Posted: 11th May 2015

Lights, camera, action!

Sarah Franklin offers some advice on how to obtain maximum visual impact from your craft displays.

Sarah covers a number of factors, including the importance of research and planning and the need to make your display attractive, whilst at the same time making it attractive and inviting to prospective buyers.

Main Story

Planning ahead is crucial. Take notes of stands elsewhere, what works and what doesn’t. Then find out as much as possible about the venue, your space and position as well as all the available amenities.

Rig-up the display at home as if you are on site. This way you can sort out any teething troubles and experiment with your layout. Then take a photo. It’s amazing how much time this will save when you set-up for real. Keep your camera with you and record each display, making a note of the ones that drew more customers. Eventually you’ll hit on the most effective formula.

Functional and fun

If your aim is to sell, make it easy for the visitor to buy. Purchasers of clothing, hats, scarves and jewellery will probably want to try things on. Providing a full-length mirror or, better still, a changing booth will significantly impact sales, making items accessible and easy to handle.

Decide where your packing and payments area needs to be, preferably at the back of your stand for security reasons, and where you will stand or sit. Space will be tight and you won’t want to block anyone’s view.

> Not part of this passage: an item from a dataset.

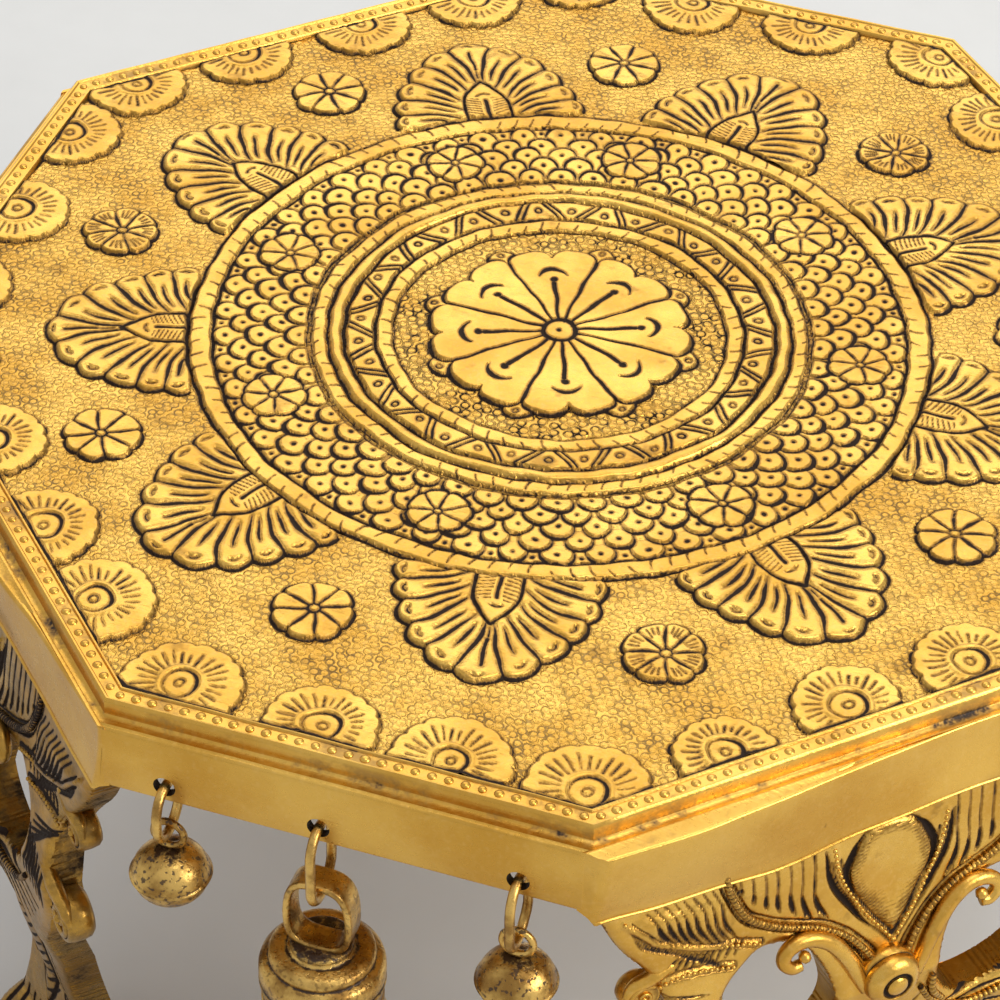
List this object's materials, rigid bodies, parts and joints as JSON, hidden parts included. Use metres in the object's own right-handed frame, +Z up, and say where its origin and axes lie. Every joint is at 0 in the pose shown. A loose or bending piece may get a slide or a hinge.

Introduce an element of fun to your display design – an antique item of furniture, say,

and use of appropriate props. These will get people talking and even excite them to buy.

Visual tricks

Whatever your wares, crafts or even foods, the following rules apply:

The best background colour to display most craft items is ivory or pale cream – not white as this is too stark. Introduce a strong backdrop colour to show light coloured pottery, pictures or clothing.

Use as many layers or tiers as possible to display items at different heights. Flat on the table top is a definite no-no. The three options for height variation across a flat surface are: raised at either end and dipping in the middle; a triangle with height in the middle; or sloping from left to right. Pyramids of ceramic mugs, at a safe heightand pottery stacked in matching groups, look very inviting.

Group items by colour, especially clothing or in similar groups as if in little families. Put taller ‘family’ members at the back and low or wide ones in the front. Multiple items displayed in family groups will often sell to the same person. But don’t display too many items – less is more: simply replenish items which sell.

Lighting is crucial, especially if you’re in a marquee, and the best lighting to use is halogen spots. These create pools of light which allow silverware or jewellery to glint and shine.

It’s personal

Your appearance and attitude play a key part in the visual merchandising mix. Wear what you make; confidently demonstrate your craft; greet everyone who comes near and smile. Don’t fold your arms, chew, read or spend the day on your mobile (yes, it happens!). Exhibiting at shows can be tiring and occasionally frustrating, but your body language must always say, “I love what I do and I think you will too”.